In Togo, actors operating in the management of the coastal zone are in conclave in Lomé, the capital. The High Council for the Sea and the coordination of the WACA-ResIP project are working on the establishment of a joint mechanism for future operations to preserve and enhance the coastal area of this West African country.
Coastal areas and their wealth represent about 42% of West Africa’s gross domestic product (GDP) according to the World Bank Group. But these ecosystems must cope with coastal erosion aggravated by frequent flooding, population growth and development.
In this context, the High Council for the Sea in synergy with the coordination of the West Africa Coastal Area Resilience Investment Project (WACA-ResIP) in Togo, is working to define a joint strategy to avoid coastal erosion at a time when climate change and human activities (marine pollution) are gradually weakening the Togolese coastline 50 km long, from Ghana to Benin.
In Togo, the High Council for the Sea is an institution created by the State with the mission to define the national maritime policy. As such, it is responsible for implementing an integrated and sustainable management of maritime spaces, while setting all the necessary means to preserve the safety of navigation and the safeguard of human lives at sea.

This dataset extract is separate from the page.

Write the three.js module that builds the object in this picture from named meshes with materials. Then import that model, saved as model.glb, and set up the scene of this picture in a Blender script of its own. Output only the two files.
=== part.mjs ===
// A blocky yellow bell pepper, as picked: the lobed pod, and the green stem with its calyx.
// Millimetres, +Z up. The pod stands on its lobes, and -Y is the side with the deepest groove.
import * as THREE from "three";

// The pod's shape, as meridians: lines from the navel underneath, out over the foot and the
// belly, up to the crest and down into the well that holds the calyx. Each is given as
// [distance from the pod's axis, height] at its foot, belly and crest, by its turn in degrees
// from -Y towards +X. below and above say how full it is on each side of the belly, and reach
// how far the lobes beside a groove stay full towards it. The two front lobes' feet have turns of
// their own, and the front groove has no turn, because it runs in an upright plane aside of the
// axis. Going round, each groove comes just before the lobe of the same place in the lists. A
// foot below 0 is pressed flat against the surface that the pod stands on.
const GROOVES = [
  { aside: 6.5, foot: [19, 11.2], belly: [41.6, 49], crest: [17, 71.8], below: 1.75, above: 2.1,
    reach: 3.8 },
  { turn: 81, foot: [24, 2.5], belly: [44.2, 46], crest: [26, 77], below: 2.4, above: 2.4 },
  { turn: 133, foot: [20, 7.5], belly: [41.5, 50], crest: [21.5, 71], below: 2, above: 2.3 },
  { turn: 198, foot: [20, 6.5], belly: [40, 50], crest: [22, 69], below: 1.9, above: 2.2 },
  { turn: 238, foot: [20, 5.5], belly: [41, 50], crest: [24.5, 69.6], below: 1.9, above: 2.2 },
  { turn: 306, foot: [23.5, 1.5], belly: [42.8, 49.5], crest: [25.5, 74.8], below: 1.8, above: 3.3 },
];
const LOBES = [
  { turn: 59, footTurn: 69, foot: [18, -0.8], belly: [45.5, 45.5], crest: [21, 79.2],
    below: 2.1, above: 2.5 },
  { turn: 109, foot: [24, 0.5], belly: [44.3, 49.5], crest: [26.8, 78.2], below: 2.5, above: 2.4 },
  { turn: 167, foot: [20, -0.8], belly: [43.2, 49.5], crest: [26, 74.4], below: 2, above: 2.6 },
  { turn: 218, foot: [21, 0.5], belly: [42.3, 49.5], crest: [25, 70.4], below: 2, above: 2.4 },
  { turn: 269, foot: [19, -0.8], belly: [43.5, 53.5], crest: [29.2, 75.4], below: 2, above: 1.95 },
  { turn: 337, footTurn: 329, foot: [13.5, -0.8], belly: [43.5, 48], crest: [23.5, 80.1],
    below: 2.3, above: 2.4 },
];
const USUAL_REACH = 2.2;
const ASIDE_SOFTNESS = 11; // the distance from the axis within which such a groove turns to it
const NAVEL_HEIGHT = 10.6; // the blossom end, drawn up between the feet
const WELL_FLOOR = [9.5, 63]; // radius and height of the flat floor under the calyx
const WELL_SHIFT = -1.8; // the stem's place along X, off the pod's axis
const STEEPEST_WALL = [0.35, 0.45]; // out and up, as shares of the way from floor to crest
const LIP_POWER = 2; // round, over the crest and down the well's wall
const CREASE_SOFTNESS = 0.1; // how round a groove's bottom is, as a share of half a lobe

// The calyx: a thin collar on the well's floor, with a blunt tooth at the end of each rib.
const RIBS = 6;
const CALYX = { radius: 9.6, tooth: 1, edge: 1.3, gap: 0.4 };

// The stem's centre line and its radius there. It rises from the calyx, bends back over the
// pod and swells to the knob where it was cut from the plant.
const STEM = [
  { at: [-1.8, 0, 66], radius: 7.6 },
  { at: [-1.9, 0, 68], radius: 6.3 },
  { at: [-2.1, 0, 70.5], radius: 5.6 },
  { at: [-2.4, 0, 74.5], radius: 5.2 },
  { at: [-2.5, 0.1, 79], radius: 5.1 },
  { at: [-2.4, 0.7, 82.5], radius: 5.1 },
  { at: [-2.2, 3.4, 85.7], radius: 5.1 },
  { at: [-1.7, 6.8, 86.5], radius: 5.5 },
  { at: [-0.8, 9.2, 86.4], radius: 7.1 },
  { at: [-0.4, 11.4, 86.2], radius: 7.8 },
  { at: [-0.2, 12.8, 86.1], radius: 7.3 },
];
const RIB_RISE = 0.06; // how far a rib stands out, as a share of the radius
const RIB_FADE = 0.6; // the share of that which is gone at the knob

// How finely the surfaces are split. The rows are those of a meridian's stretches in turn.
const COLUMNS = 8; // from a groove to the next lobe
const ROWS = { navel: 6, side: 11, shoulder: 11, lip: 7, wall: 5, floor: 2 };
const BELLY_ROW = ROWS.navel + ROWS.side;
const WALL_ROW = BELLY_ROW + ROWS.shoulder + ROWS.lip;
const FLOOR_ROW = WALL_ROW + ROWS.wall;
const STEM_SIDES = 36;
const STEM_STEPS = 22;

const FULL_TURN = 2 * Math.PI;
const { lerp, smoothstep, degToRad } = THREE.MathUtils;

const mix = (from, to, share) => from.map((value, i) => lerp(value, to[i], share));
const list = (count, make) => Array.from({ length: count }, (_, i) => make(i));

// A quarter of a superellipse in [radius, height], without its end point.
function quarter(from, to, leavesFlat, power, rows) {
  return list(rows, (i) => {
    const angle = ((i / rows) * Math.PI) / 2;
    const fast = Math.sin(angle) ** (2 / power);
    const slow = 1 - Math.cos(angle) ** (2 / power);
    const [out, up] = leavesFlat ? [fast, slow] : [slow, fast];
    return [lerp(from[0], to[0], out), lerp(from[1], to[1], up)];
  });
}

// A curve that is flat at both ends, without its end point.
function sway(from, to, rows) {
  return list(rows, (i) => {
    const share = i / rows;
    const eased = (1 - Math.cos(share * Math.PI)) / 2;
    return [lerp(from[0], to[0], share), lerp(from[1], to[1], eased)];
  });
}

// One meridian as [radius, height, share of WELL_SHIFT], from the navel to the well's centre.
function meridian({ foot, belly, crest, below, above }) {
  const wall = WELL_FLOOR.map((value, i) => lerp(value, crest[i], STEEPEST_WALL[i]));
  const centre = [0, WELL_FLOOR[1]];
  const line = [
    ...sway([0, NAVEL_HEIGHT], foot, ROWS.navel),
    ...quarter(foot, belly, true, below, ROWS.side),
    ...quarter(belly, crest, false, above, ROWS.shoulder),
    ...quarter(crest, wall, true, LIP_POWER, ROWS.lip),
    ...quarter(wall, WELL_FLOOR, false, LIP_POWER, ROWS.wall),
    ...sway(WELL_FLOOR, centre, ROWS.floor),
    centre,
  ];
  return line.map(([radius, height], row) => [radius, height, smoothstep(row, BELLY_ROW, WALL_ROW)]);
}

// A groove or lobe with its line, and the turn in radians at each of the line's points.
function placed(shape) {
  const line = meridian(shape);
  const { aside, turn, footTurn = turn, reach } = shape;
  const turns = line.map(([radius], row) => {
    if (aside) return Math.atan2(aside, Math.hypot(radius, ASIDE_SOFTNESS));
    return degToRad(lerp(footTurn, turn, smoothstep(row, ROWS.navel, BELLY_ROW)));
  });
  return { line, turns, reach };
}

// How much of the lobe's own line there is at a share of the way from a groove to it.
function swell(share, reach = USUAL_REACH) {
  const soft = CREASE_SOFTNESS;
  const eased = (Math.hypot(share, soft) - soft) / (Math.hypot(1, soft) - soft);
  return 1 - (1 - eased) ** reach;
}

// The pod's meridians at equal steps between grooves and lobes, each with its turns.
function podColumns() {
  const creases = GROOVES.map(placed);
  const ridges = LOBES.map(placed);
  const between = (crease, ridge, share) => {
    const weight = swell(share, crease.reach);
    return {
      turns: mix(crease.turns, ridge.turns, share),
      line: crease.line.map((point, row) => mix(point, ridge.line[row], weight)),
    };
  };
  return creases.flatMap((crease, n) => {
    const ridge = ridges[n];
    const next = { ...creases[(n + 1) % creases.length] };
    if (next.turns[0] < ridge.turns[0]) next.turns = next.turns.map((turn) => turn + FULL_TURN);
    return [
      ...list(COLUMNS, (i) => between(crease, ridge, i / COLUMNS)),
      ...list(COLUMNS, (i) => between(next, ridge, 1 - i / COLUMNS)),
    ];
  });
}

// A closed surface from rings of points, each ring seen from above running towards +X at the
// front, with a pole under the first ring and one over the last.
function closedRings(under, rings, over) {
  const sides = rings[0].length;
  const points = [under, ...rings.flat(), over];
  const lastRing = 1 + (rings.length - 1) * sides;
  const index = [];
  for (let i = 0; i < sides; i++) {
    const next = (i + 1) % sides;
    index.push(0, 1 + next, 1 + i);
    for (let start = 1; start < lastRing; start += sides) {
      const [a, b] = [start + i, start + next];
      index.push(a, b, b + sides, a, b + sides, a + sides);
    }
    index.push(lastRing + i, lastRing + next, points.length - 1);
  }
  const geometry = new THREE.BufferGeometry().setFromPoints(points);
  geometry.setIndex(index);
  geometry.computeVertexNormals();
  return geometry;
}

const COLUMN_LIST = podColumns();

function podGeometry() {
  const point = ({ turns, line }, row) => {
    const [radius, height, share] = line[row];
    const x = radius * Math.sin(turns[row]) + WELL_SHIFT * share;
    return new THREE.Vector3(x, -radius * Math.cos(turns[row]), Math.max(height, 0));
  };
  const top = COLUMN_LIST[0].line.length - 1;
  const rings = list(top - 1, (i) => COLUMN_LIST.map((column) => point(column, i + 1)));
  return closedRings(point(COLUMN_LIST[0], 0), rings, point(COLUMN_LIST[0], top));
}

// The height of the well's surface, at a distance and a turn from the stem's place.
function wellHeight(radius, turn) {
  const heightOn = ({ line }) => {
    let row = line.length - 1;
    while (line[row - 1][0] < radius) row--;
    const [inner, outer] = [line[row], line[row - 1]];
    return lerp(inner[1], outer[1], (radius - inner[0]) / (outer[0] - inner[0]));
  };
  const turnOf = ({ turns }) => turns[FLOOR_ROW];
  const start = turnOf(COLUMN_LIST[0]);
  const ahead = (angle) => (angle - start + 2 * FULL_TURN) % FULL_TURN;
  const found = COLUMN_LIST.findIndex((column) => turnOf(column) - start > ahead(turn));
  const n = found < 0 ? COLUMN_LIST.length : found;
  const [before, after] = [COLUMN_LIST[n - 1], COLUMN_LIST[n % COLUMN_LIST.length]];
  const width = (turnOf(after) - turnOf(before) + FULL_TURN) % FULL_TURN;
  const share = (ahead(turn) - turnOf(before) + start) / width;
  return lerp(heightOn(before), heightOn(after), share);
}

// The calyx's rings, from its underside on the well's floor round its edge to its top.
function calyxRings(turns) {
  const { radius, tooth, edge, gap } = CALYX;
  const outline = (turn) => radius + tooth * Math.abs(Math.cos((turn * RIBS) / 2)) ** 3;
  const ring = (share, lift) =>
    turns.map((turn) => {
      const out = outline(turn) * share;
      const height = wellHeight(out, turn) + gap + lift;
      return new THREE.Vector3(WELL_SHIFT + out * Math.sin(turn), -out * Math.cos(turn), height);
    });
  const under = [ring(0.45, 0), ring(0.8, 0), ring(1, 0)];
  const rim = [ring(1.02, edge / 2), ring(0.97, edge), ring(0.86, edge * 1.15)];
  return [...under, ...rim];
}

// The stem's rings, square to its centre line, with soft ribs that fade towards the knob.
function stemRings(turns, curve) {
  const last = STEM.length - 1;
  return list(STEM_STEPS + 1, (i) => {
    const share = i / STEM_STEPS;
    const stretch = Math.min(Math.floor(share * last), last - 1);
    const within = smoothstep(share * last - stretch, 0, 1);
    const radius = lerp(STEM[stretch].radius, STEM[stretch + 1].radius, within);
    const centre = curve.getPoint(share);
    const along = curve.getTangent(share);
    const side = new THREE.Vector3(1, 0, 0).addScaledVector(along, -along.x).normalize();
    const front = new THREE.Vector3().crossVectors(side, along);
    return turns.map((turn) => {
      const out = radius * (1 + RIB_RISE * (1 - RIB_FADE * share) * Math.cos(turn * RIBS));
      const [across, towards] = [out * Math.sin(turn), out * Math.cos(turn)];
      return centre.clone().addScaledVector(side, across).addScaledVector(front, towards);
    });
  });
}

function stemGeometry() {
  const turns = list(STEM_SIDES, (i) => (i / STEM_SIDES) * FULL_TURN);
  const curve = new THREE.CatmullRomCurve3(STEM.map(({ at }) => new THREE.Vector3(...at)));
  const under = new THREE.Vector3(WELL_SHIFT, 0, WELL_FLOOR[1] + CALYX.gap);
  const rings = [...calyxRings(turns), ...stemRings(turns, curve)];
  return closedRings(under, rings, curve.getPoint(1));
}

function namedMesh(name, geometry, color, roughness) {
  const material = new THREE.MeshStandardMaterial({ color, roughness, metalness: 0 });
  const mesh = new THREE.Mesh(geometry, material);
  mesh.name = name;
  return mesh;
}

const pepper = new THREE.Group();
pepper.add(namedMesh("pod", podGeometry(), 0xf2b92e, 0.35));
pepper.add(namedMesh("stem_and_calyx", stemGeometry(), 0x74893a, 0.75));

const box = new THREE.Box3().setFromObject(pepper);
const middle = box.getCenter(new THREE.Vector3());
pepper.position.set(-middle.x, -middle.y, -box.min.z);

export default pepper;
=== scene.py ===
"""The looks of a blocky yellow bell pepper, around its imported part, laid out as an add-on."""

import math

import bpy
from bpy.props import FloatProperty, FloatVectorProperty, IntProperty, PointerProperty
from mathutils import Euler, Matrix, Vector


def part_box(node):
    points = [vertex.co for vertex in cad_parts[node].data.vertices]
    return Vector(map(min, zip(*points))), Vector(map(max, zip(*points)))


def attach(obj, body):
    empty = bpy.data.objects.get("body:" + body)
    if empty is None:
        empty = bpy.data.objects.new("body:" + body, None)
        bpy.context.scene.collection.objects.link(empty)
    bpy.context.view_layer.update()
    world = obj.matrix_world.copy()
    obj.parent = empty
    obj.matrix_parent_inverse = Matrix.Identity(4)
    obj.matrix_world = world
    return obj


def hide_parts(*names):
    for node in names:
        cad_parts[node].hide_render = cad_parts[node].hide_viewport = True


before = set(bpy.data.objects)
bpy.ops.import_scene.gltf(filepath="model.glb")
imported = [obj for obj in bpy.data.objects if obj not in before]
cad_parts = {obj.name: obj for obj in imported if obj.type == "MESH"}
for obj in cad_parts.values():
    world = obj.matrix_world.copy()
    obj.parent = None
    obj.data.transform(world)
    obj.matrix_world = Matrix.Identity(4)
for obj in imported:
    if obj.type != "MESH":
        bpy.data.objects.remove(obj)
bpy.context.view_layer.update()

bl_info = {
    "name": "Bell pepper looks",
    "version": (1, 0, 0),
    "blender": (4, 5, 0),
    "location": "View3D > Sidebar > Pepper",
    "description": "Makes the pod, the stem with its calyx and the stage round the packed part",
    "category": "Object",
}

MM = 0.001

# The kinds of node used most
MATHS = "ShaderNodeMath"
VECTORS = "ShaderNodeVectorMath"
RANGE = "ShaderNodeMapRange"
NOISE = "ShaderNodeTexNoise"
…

A legal and technical arsenal
In order to promote various measures to fight against coastal erosion in this West African country, the actors of coastal protection advocate the fixation of dunes, the construction of protective structures and dykes, the restoration of wetlands, mangroves, lagoons and drainage systems. In addition, the authorities are concerned about improving watershed management to prevent flooding and oil spills.

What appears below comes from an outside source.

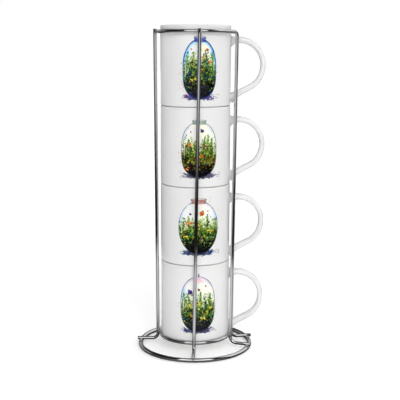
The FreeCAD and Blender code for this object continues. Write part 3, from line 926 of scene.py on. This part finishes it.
WHITE = (1.0, 1.0, 0.98)
NIGHT = (0.015, 0.02, 0.03)
MOSS = (0.13, 0.20, 0.06)
LEAF = (0.30, 0.47, 0.16)
FRESH = (0.50, 0.64, 0.22)
LIME = (0.76, 0.82, 0.42)
PINE = (0.09, 0.25, 0.17)
TEAL = (0.18, 0.42, 0.42)
OLIVE = (0.46, 0.45, 0.13)
EARTH = (0.27, 0.15, 0.09)
ORANGE = (0.90, 0.45, 0.16)
RED = (0.80, 0.24, 0.12)
WINE = (0.52, 0.07, 0.18)
YELLOW = (0.80, 0.77, 0.22)
VIOLET = (0.32, 0.27, 0.60)
PINK = (0.90, 0.70, 0.76)
SKY = (0.50, 0.80, 0.95)
CREAM = (0.97, 0.95, 0.82)
NAVY = (0.07, 0.08, 0.30)
MAROON = (0.34, 0.09, 0.07)
GOLD = (0.76, 0.64, 0.16)
MIST = (0.76, 0.82, 0.95)

# One jar for each mug from the bottom up. Lengths in millimetres, heights above the shoulder.
PLAIN_JAR = dict(
    low_power=3.0, high_power=2.5, middle=44.0, knob=False, neck_cover=0.8,
    blades=40, haze=(FRESH, LIME), air_strength=0.7, soil_colour=(0.18, 0.22, 0.10),
    specks=24, speck_side=1, speck_level=40, speck_colours=(ORANGE, GOLD, NAVY),
    thicket=(LEAF, MOSS, NIGHT, FRESH, OLIVE, PINE, MOSS, NIGHT, EARTH),
    undergrowth=(NIGHT, MOSS, FRESH, OLIVE, NIGHT, TEAL, GOLD, NIGHT, EARTH),
    glow_wide=3.0, glow_strength=0.75, line=0.40, line_strength=0.9,
)


def jar_like(**own):
    """The plain jar with its own values where they are given."""
    return SimpleNamespace(**(PLAIN_JAR | own))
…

Read also-TOGO: Population resilience to coastal erosion involves agriculture
In 2015, the Togolese government defined a framework to secure the country’s maritime spaces. In Togo, the law condemns any legal or physical person who incinerates or buries waste in the public maritime domain. Draconian penalties are also in sight for the extraction, sale, transport and purchase of marine sand. The abandonment of any motorized vehicle and bicycles on the beaches or along the shoreline outside the reserved areas is also considered an act of transgression.